I loved that she gave me this out, since although chicken is my kids’ favorite meal, and I do want us to eat in the most sustainable way possible, I was already developing a sense of dread about the moment of killing itself. Wring or chop? Of course, my pint-sized barbarians would probably love the literal sight of the proverbial headless chicken. In one of my most vivid memories of my semi-agrarian childhood, the seeming impossibility of that flapping, running bird-sans-head provoked my older brother to a hurricane of laughter. I recall inching backwards, fascinated but afraid, even though the bird’s main weapon was lying still attached to the tiny head near our chopping block. So I’m not in denial that the meat we eat comes from creatures that once lived and breathed, it’s just that I’d rather outsource the slaughter function. Back to the butcher counter for me, where I’ll have to grapple with my conscience and my wallet both.

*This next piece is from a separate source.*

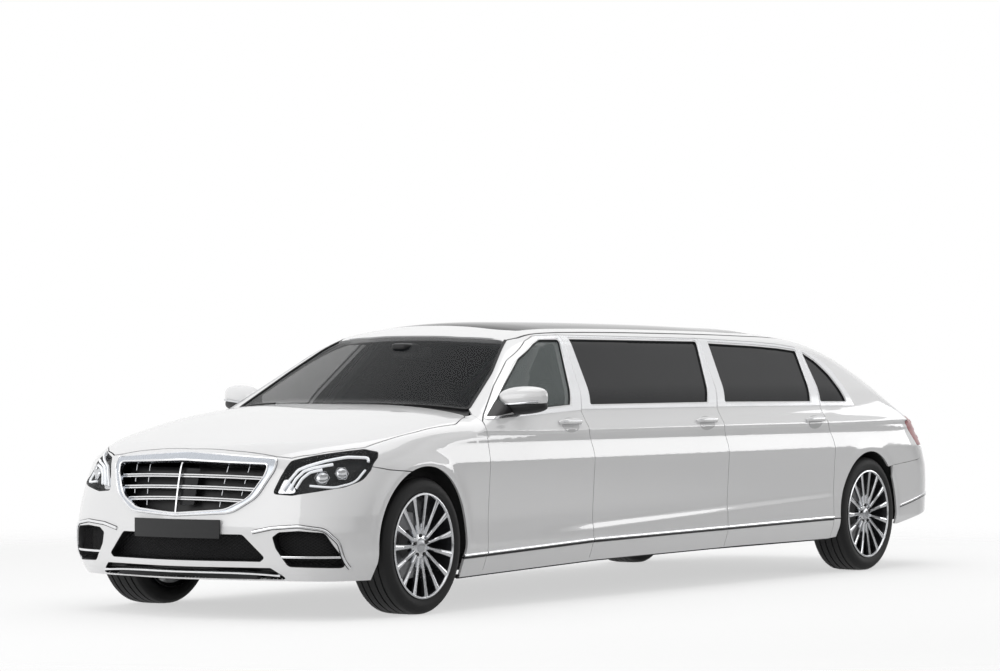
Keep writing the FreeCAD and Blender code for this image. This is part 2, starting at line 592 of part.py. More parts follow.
def tyre_shape(x):
    """The left tyre at an axle, a ring with rounded shoulders."""
    r0, r1, w = RIM_RADIUS + SEAT_GAP, TYRE_RADIUS, TYRE_WIDTH / 2
    rounded = [(r0, -w + 18), (r0 + 22, -w, 18), (r1 - 18, -w, 16), (r1, -w + 24, 24),
               (r1, w - 24, 24), (r1 - 18, w, 16), (r0 + 22, w, 18), (r0, w - 18)]
    ring = Part.Face(outline(rounded, "xy", 0.0)).revolve(V(0, 0, 0), V(0, 1, 0), 360)
    return ring.translated(V(x, TRACK_HALF, TYRE_RADIUS))


def hub_carrier(x, caliper_side):
    """The left upright with its stub axle and brake caliper; the caliper is in front (+1) or behind (-1)."""
    z = TYRE_RADIUS
    block = box(x - UPRIGHT["x"], x + UPRIGHT["x"], UPRIGHT["y0"], UPRIGHT["y1"], UPRIGHT["z0"], UPRIGHT["z1"])
    stub = along_y(STUB_RADIUS, UPRIGHT["y1"] - 5, TRACK_HALF + 65, x, z)
    reach = sorted((x + caliper_side * CALIPER["x0"], x + caliper_side * CALIPER["x1"]))
    caliper = box(*reach, CALIPER["y0"], CALIPER["y1"], z - CALIPER["z"], z + CALIPER["z"])
    slot = along_y(DISC_RADIUS + CALIPER["slot"], DISC_Y[0] - CALIPER["slot"], DISC_Y[1] + CALIPER["slot"], x, z)
    bracket_x = sorted((x + caliper_side * (UPRIGHT["x"] - 5), x + caliper_side * (CALIPER["x0"] + 30)))
    bracket = box(*bracket_x, UPRIGHT["y0"] + 14, DISC_Y[0] - CALIPER["slot"], z - 25, z + 25)
    return block.fuse(stub).fuse(caliper.cut(slot)).fuse(bracket)


def add_wheels():
    """Tyres, wheels and front knuckles."""
    nodes = {}
    for end, x in (("front", FRONT_AXLE), ("rear", REAR_AXLE)):
        wheel, tyre = wheel_shapes(x), tyre_shape(x)
        nodes["%s_wheel_left" % end], nodes["%s_tyre_left" % end] = wheel, [tyre]
        nodes["%s_wheel_right" % end] = [mirrored(s) for s in wheel]
        nodes["%s_tyre_right" % end] = [mirrored(tyre)]
    knuckle = hub_carrier(FRONT_AXLE, -1)
    for arm in ("low", "high"):
        z = ARM[arm][0] - 21
        knuckle = knuckle.cut(Part.makeCylinder(STUD_RADIUS + PIN_CLEARANCE, 66, V(FRONT_AXLE, KINGPIN_Y, z)))
    nodes["front_knuckle_left"], nodes["front_knuckle_right"] = [knuckle], [mirrored(knuckle)]
    return nodes


def add_chassis(skins):
    """Floor, bulkheads, wheel housings, axles, engine and exhaust."""
    nodes = {}
    floor = skins["floor_room"].common(box(BULKHEAD_X - 20, FRONT_AXLE - LINER_RADIUS - 2, -1000, 1000, *FLOOR))
    nose_tray = skins["room"].common(box(FRONT_AXLE - LINER_RADIUS - 3, NOSE, -440, 440, *FLOOR))
    nodes["floor_pan"] = [floor.fuse(nose_tray)]
    boot_floor = skins["room"].common(box(TAIL, BULKHEAD_X - 20 - SEAT_GAP, -628, 628, BOOT_FLOOR, BOOT_FLOOR + 20))
    tray = skins["room"].common(box(TAIL, BUMPER_SEAM_REAR, -1000, 1000, *FLOOR))
    nodes["boot_floor"] = [boot_floor, tray]
    room = skins["room"]
    firewall = skins["bay"].common(box(FIREWALL_X, FIREWALL_X + 20, -1000, 1000, REST, 1100))
    for stand in both(box(FIREWALL_X, FIREWALL_X + 20, *BONNET_STAND_Y, REST, 1100)):
        firewall = firewall.fuse(room.common(stand))
    wall = skins["floor_room"].common(box(BULKHEAD_X - 20, BULKHEAD_X, -1000, 1000, REST, SHELF_HEIGHT + 20))
    shelf = room.common(box(SHELF_END, BULKHEAD_X - 20 - SEAT_GAP, -1000, 1000, SHELF_HEIGHT, SHELF_HEIGHT + 20))
    nodes["bulkheads"] = [firewall, wall, shelf]
    liners = []
    for x, inner, radius in ((FRONT_AXLE, 470.0, LINER_RADIUS), (REAR_AXLE, 632.0, REAR_LINER_RADIUS)):
        z = TYRE_RADIUS
        drum = along_y(radius + LINER_WALL, inner, 1000, x, z)
        drum = drum.cut(along_y(radius, inner + LINER_WALL, 1001, x, z))
        drum = drum.cut(box(x - 70, x + 70, inner - 1, inner + LINER_WALL + 1, 0, 500))
        drum = drum.cut(box(x - 600, x + 600, 0, 1100, 0, REST + 1))
        liners += pair(skins["room"].common(drum))
    nodes["wheel_liners"] = liners
    x = FRONT_AXLE
    axle = box(x - 70, x + 70, -ARM["tower_y"] - 30, ARM["tower_y"] + 30, REST, 300)
    for side in (1, -1):
        y = sorted((side * ARM["tower_y"], side * (ARM["tower_y"] + 30)))
        axle = axle.fuse(box(x - 30, x + 30, *y, REST, ARM["high"][1]))
        for arm in ("low", "high"):
            reach = sorted((side * (ARM["tower_y"] + 10), side * KINGPIN_Y))
            axle = axle.fuse(box(x - ARM["x"], x + ARM["x"], *reach, *ARM[arm]))
            axle = axle.fuse(Part.makeCylinder(ARM["x"], ARM[arm][1] - ARM[arm][0], V(x, side * KINGPIN_Y, ARM[arm][0])))
        axle = axle.fuse(Part.makeCylinder(STUD_RADIUS, 28, V(x, side * KINGPIN_Y, ARM["low"][1] - 10)))
        axle = axle.fuse(Part.makeCylinder(STUD_RADIUS, 28, V(x, side * KINGPIN_Y, ARM["high"][0] - 18)))
    nodes["front_axle"] = [axle]
    x = REAR_AXLE
    rear = box(x - 90, x + 90, -130, 130, 262, BOOT_FLOOR - SEAT_GAP).fuse(along_y(18, -720, 720, x, TYRE_RADIUS))
    carrier = hub_carrier(x, 1)
    link = box(x - 20, x + 20, 120, 720, 286, 306)
    for piece in both(carrier) + both(link):
        rear = rear.fuse(piece)
    nodes["rear_axle"] = [rear]
    nodes["engine"] = [box(*ENGINE_BLOCK), box(*RADIATOR_BLOCK)]
    nodes["exhaust"] = [box(*SILENCER)]
    return nodes


# ---------------------------------------------------------------- cabin fittings
SEATS = {"front": (880.0, 385.0, 520.0), "middle": (-330.0, 385.0, 520.0)}    # back of cushion, centre, width
BENCH = {"x": -1560.0, "half": 700.0}
SEAT_PROFILE = [(510, 0), (520, 200, 50), (480, 245, 40), (60, 215, 30), (-130, 820, 40), (-230, 800, 40),
                (-60, 150), (-40, 0)]
HEADREST = [(-135, 800), (-150, 1000, 40), (-225, 990, 40), (-235, 790)]
DASH = [(1590, 560), (1570, 860, 60), (1660, 950, 60), (2040, 985, 40), (FIREWALL_X - SEAT_GAP, 970),
        (FIREWALL_X - SEAT_GAP, 560)]
STEERING = {"x": 1500.0, "y": 375.0, "z": 905.0, "tilt": 24.0, "radius": 182.0, "tube": 15.0, "hub": 48.0}
POST_HALF = 32.0
POST_FACE = [(838, REST), (862, 330), (862, 870), (826, 1050), (608, 1380), (560, 1500), (510, 1500), (560, 1380),
             (780, 1050), (815, 870), (815, 330), (795, REST)]
LATCH_Z = (640.0, 700.0)


def seat(x, y, width):
    """One seat: cushion, back and headrest in one profile."""
    body = prism([(x + p[0], REST + p[1], *p[2:]) for p in SEAT_PROFILE], "xz", y - width / 2, y + width / 2)
    rest = prism([(x + p[0], REST + p[1], *p[2:]) for p in HEADREST], "xz", y - 135, y + 135)
    return body.fuse(rest)


def steering_shape():
    """The steering wheel on its column axis, and the column that carries it."""
    ring = Part.makeTorus(STEERING["radius"], STEERING["tube"])
    hub = Part.makeCylinder(STEERING["hub"], 40, V(0, 0, -30))
    arms = [Part.makeBox(STEERING["radius"], 34, 14, V(0, -17, -14)) for _ in range(3)]
    for arm, turn in zip(arms, (0, 90, 270)):
        arm.rotate(V(0, 0, 0), V(0, 0, 1), turn)
    wheel = ring.fuse(hub).fuse(arms[0]).fuse(arms[1]).fuse(arms[2])
    wheel = wheel.cut(Part.makeCylinder(12 + PIN_CLEARANCE, 30, V(0, 0, -31)))
    shaft = Part.makeCylinder(12, 100, V(0, 0, -110)).fuse(Part.makeCylinder(34, 330, V(0, 0, -365)))
    shaft = shaft.fuse(Part.makeCylinder(12, 25, V(0, 0, -33)))
    placed = []
    for piece in (wheel, shaft):
        piece = piece.copy()
        piece.rotate(V(0, 0, 0), V(0, 1, 0), -(90 - STEERING["tilt"]))
        piece.translate(V(STEERING["x"], STEERING["y"], STEERING["z"]))
        placed.append(piece)
    return placed


def add_cabin(skins):
    """Seats, dashboard, steering wheel and the posts between the doors."""
    nodes = {"front_seats": [], "rear_seats": []}
    for row, (x, y, width) in SEATS.items():
        nodes["front_seats" if row == "front" else "rear_seats"] += both(seat(x, y, width))
    bench = seat(BENCH["x"], 0.0, 2 * BENCH["half"])
    for y in (-420, 420):
        bench = bench.fuse(prism([(BENCH["x"] + p[0], REST + p[1], *p[2:]) for p in HEADREST], "xz", y - 135, y + 135))
    nodes["rear_seats"].append(bench)
    wheel, column = steering_shape()
    dash = skins["bay"].common(prism(DASH, "xz", -770, 770)).fuse(column.cut(box(1900, 2300, -1000, 1000, 0, 2000)))
    nodes["dashboard"] = [dash]
    nodes["steering_wheel"] = [wheel]
    posts, latches = [], []
    for line in POST_LINES[:2]:
        rows = [(line["roof_x"] - 30, 1500), (line["belt_x"], BELT_HEIGHT), (line["low_x"], 870), (line["low_x"], REST)]
        band = [(x + POST_HALF, z) for x, z in rows] + [(x - POST_HALF, z) for x, z in reversed(rows)]
        post = side_prism(band).common(prism(POST_FACE, "yz", -2000, 2000)).common(skins["cap"])
        posts += pair(post)
        latch = skins["floor_room"].common(box(line["low_x"] + 6, line["low_x"] + 30, 862 + SEAT_GAP, 1000, *LATCH_Z))
        latches += pair(latch)
    latch = box(BULKHEAD_X + SEAT_GAP, BULKHEAD_X + 50, 820, 1000, *LATCH_Z)
    latches += pair(skins["floor_room"].common(latch))
    nodes["door_posts"] = posts
    boot_latch = skins["room"].common(box(TAIL, -3330, -40, 40, BOOT_FLOOR + 20 + SEAT_GAP, 700))
    nodes["latches"] = latches + [boot_latch]
    return nodes


def add_mirrors(skins):
    """Door mirrors: a head on an arm that stands on the front door's belt."""
    head = prism([(1560, 1030, 30), (1560, 1160, 45), (1790, 1168, 60), (1850, 1110, 60), (1800, 1022, 40)],
                 "xz", 925.0, 1065.0)
    arm = box(1690, 1790, 860.0, 935.0, 1034, 1060)
    piece = head.fuse(arm).cut(skins["body"])
    return {"door_mirror_left": [piece], "door_mirror_right": [mirrored(piece)]}


def main():
    """Writes every node."""
    os.makedirs("parts", exist_ok=True)
    skins = build_skins()
    nodes = {}
    for group in (add_doors(skins), add_panels(skins), add_grille(skins), add_wheels(), add_chassis(skins),
                  add_cabin(skins), add_mirrors(skins)):
        nodes.update(group)
    for name, shapes in nodes.items():
        save(name, shapes)


if __name__ == "__main__":
    main()
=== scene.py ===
"""Looks of the stretch limousine: painted panels, glass, bright trim, lamps, wheels and cabin.

Metres, +X to the nose, +Y to the car's left, +Z up, the same frame as the construction. The outer skin is one
smooth field, negative inside the car; every panel is a piece of that skin between its own shut lines.
"""

import json
import logging
import math
from dataclasses import dataclass, field
from enum import Enum

import bpy
import numpy as np
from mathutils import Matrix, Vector, geometry

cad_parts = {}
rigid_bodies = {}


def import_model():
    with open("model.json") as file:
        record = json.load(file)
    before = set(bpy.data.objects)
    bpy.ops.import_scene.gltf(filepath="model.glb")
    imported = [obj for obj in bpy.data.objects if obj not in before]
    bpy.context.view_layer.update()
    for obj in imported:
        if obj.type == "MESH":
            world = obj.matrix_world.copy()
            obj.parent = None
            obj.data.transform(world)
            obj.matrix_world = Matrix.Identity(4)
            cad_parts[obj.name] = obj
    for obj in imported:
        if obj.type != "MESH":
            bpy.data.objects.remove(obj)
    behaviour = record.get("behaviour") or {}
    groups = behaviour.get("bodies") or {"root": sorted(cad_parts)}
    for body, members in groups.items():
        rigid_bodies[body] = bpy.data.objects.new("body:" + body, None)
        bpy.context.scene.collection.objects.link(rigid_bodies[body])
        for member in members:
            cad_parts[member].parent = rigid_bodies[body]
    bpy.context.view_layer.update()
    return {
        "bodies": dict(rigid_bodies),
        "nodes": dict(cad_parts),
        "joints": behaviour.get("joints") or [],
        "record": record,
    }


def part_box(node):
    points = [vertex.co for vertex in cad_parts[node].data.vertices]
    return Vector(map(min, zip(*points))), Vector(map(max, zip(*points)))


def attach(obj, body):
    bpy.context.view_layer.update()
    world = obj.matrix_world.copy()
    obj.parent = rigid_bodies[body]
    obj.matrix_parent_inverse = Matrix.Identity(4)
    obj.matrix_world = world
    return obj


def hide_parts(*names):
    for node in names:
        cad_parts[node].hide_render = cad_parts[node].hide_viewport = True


Array = np.ndarray
Points = list[tuple[float, ...]]
LOG = logging.getLogger("limousine")
AHEAD, OUTWARDS, UP = np.eye(3)                 # unit vectors along X, Y and Z
MIRROR = np.array([1., -1., 1.])                # carries the car's left side to its right
BOTH_SIDES = (np.ones(3), MIRROR)
WHEEL_X, WHEEL_Y, WHEEL_Z = (2.61, -2.29), .815, .352      # front and rear axle, middle of the tyre, its centre
BELT = 1.05                                     # height at which the cabin stands on the body


# ------------------------------------------------------------------------------------------------ small maths
def knots(xs: list[float], ys: list[float], x: Array) -> Array:
    """Smooth curve through (xs, ys): cubic Hermite pieces with averaged slopes, straight beyond the ends."""
    kx, ky = np.asarray(xs, float), np.asarray(ys, float)
    step = np.diff(kx)
    slope = np.diff(ky) / step
    m = np.empty_like(ky)
    m[1:-1] = (slope[:-1] * step[1:] + slope[1:] * step[:-1]) / (step[1:] + step[:-1])
    m[0], m[-1] = slope[0], slope[-1]
    k = np.clip(np.searchsorted(kx, x) - 1, 0, len(step) - 1)
    t = (x - kx[k]) / step[k]
    t2, t3 = t * t, t * t * t
    inner = ((2 * t3 - 3 * t2 + 1) * ky[k] + (t3 - 2 * t2 + t) * step[k] * m[k]
             + (3 * t2 - 2 * t3) * ky[k + 1] + (t3 - t2) * step[k] * m[k + 1])
    low, high = ky[0] + m[0] * (x - kx[0]), ky[-1] + m[-1] * (x - kx[-1])
    return np.where(x < kx[0], low, np.where(x > kx[-1], high, inner))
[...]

While I’ve been trying to figure out the chicken conundrum, we’re eating a lot of eggs, without reading a lot of fine print. I’ve recently discovered that I can buy eggs from a neighbor, cheaper than the market eggs, packaged in battered recycled cartons festooned with adjectives no longer tied to the particular eggs within. These eggs, with their irregular sizes, muted palette of blues, greens and tans, and bits of straw still stuck underneath, feel somehow more real than the grocery store version, those homogeneous soldiers lined up ready to march through USDA inspections. With the homegrown version, I don’t need a barrage of modifiers to soothe my maternal health concerns, my environmental anxiety, and my animal welfare fears--the chicken herself was underfoot as I climbed up the neighbor’s porch steps to see how many extras they had today, and she looked plenty happy and healthy to me.

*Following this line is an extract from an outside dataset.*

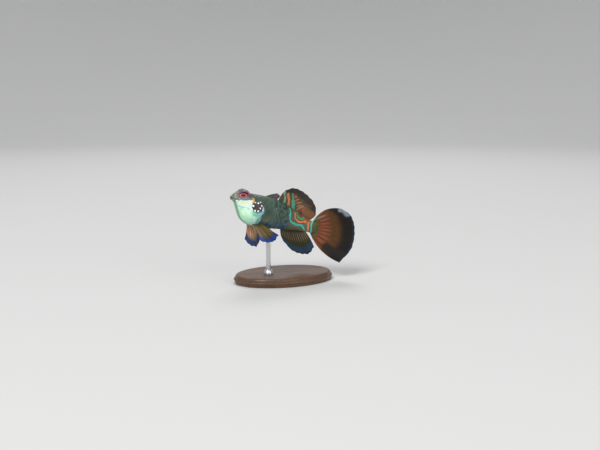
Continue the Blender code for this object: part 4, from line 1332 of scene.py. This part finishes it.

I guess the only thing that could be better would be that family-run, collaboratively-built, no-slaughter, egg-only, recycled-materials, beyond-organic, fully guilt-free henhouse I haven’t given up planning. I’ve got some old boards behind the garage. But until I find the time for a construction project, you’ll find me and the kids walking down the road to the neighbor’s, bringing our empty egg cartons for a refill. And as we walk past fennel and blackberry, Queen Anne’s lace and wild mustard flowers, for a while, life seems simple again.